J Neurosci. 2004 Nov 3;24(44):10022-34.
- PubMed ID
- 15525788 [ View in PubMed]
- Abstract
A mutation in the sodium channel SCN1A was identified in a small Italian family with dominantly inherited generalized epilepsy with febrile seizures plus (GEFS+). The mutation, D1866Y, alters an evolutionarily conserved aspartate residue in the C-terminal cytoplasmic domain of the sodium channel alpha subunit. The mutation decreased modulation of the alpha subunit by beta1, which normally causes a negative shift in the voltage dependence of inactivation in oocytes. There was less of a shift with the mutant channel, resulting in a 10 mV difference between the wild-type and mutant channels in the presence of beta1. This shift increased the magnitude of the window current, which resulted in more persistent current during a voltage ramp. Computational analysis suggests that neurons expressing the mutant channels will fire an action potential with a shorter onset delay in response to a threshold current injection, and that they will fire multiple action potentials with a shorter interspike interval at a higher input stimulus. These results suggest a causal relationship between a positive shift in the voltage dependence of sodium channel inactivation and spontaneous seizure activity.
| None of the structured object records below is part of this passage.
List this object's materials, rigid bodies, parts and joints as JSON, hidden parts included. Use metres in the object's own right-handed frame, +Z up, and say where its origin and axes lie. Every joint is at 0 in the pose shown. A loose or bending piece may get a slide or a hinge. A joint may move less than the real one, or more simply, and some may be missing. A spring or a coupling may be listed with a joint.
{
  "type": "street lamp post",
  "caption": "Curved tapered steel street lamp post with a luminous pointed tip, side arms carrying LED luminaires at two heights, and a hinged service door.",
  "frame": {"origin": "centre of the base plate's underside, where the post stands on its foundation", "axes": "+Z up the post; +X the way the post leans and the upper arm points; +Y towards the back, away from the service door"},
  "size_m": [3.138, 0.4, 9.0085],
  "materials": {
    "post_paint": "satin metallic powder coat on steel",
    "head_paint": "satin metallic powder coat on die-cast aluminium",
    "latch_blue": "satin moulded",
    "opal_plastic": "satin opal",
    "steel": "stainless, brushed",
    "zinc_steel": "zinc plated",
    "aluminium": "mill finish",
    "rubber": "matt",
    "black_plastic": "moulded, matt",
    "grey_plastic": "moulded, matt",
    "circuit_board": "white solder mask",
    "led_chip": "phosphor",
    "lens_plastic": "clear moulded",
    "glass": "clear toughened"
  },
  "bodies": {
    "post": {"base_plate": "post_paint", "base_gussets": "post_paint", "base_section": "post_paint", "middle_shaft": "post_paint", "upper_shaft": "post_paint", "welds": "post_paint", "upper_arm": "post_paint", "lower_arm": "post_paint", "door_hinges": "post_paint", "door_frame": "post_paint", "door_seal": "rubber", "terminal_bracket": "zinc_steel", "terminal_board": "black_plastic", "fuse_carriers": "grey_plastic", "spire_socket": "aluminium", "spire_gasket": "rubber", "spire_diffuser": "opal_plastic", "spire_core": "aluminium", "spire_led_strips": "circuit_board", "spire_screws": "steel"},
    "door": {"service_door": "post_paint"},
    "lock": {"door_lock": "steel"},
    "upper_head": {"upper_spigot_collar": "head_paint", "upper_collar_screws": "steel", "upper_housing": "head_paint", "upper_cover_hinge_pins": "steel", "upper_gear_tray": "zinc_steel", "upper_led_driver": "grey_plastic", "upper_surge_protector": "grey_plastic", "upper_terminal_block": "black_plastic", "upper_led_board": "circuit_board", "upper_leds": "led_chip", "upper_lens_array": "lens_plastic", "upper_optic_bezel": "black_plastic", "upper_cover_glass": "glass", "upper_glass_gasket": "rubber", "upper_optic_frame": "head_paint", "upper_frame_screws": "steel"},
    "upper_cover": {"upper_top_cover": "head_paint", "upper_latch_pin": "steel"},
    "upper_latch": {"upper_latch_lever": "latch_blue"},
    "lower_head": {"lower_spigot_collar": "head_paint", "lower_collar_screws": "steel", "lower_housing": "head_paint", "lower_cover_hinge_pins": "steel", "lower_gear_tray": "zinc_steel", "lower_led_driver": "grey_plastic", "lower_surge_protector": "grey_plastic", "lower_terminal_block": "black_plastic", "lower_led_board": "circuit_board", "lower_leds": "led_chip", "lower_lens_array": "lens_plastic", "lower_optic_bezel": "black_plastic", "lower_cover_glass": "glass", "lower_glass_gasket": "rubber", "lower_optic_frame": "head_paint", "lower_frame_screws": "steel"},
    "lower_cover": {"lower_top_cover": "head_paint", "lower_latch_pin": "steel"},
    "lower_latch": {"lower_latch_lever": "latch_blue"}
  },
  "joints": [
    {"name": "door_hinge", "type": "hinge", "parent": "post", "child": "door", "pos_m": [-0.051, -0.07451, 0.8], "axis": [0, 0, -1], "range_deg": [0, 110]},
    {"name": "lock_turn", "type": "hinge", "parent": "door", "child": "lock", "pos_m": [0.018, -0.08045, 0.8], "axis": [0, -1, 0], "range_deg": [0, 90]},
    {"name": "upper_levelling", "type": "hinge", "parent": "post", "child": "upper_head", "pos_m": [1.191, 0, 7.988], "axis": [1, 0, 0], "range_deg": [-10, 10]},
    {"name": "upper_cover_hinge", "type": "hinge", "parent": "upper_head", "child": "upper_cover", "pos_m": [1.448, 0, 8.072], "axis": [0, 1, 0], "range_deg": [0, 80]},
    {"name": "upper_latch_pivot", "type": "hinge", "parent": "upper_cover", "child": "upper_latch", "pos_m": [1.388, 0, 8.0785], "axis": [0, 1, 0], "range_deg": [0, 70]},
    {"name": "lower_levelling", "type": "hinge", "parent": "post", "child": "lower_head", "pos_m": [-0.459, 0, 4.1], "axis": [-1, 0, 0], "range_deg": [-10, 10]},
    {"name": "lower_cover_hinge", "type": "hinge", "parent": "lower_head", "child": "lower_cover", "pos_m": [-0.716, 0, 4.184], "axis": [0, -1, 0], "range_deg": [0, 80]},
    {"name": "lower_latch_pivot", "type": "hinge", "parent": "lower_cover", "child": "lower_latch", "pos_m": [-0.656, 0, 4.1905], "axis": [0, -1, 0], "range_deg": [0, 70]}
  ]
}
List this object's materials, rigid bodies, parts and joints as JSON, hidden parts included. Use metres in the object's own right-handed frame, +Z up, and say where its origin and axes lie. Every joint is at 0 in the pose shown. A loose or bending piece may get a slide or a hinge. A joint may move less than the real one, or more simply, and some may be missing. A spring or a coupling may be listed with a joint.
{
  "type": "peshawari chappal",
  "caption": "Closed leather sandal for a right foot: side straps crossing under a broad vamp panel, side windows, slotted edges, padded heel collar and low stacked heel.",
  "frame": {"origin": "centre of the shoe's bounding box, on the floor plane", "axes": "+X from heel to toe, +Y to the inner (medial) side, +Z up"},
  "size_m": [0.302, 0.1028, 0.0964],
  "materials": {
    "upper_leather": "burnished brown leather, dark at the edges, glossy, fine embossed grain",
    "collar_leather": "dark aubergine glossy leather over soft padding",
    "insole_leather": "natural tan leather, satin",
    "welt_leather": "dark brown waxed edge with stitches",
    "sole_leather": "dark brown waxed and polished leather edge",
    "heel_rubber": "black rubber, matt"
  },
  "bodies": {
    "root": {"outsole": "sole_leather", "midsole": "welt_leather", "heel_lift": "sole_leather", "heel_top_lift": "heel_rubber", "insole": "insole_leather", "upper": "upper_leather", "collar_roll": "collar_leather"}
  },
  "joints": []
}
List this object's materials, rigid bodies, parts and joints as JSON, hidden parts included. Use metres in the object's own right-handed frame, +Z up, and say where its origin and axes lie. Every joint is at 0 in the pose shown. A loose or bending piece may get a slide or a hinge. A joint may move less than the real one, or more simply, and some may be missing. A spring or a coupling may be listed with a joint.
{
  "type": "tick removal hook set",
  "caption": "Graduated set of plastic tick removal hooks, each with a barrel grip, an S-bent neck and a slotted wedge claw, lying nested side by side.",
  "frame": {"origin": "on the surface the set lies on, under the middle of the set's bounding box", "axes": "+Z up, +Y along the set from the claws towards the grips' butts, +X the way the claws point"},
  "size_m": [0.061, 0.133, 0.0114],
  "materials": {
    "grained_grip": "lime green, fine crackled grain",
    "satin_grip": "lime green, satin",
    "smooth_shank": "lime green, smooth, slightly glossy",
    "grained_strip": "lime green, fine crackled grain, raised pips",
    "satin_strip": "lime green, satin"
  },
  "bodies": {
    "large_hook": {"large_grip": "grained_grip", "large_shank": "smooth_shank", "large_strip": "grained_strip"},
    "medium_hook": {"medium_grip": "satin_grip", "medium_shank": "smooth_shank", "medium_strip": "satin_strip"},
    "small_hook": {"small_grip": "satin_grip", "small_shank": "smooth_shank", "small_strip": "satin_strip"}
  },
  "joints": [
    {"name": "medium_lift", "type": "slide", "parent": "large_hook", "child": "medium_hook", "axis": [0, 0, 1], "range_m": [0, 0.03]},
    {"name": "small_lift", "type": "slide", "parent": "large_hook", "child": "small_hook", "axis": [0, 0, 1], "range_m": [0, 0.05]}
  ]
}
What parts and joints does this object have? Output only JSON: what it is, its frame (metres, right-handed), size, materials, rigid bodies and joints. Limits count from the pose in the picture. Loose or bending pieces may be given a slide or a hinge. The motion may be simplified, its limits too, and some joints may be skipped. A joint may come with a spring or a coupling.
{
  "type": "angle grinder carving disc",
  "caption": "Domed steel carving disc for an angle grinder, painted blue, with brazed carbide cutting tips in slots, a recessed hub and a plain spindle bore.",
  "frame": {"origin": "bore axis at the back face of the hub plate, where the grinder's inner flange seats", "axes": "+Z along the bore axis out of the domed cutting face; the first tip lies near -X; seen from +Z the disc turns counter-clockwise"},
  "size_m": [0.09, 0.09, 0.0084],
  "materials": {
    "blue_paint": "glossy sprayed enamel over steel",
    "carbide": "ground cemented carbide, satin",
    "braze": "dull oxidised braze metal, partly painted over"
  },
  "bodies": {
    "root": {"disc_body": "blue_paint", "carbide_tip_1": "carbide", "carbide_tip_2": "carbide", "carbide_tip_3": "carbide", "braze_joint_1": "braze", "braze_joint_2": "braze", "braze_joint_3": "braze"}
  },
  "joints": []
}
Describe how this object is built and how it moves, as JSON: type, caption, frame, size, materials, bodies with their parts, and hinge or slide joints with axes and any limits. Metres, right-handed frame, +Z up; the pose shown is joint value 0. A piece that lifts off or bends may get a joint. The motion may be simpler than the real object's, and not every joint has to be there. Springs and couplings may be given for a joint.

Direct interaction between the cytoplasmic C-terminal domain of the wild-type alpha subunit with the beta1 or beta3 subunit was first demonstrated by yeast two-hybrid analysis. The SCN1A peptide K1846-R1886 is sufficient for beta subunit interaction. Coimmunoprecipitation from transfected mammalian cells confirmed the interaction between the C-terminal domains of the alpha and beta1 subunits. The D1866Y mutation weakens this interaction, demonstrating a novel molecular mechanism leading to seizure susceptibility.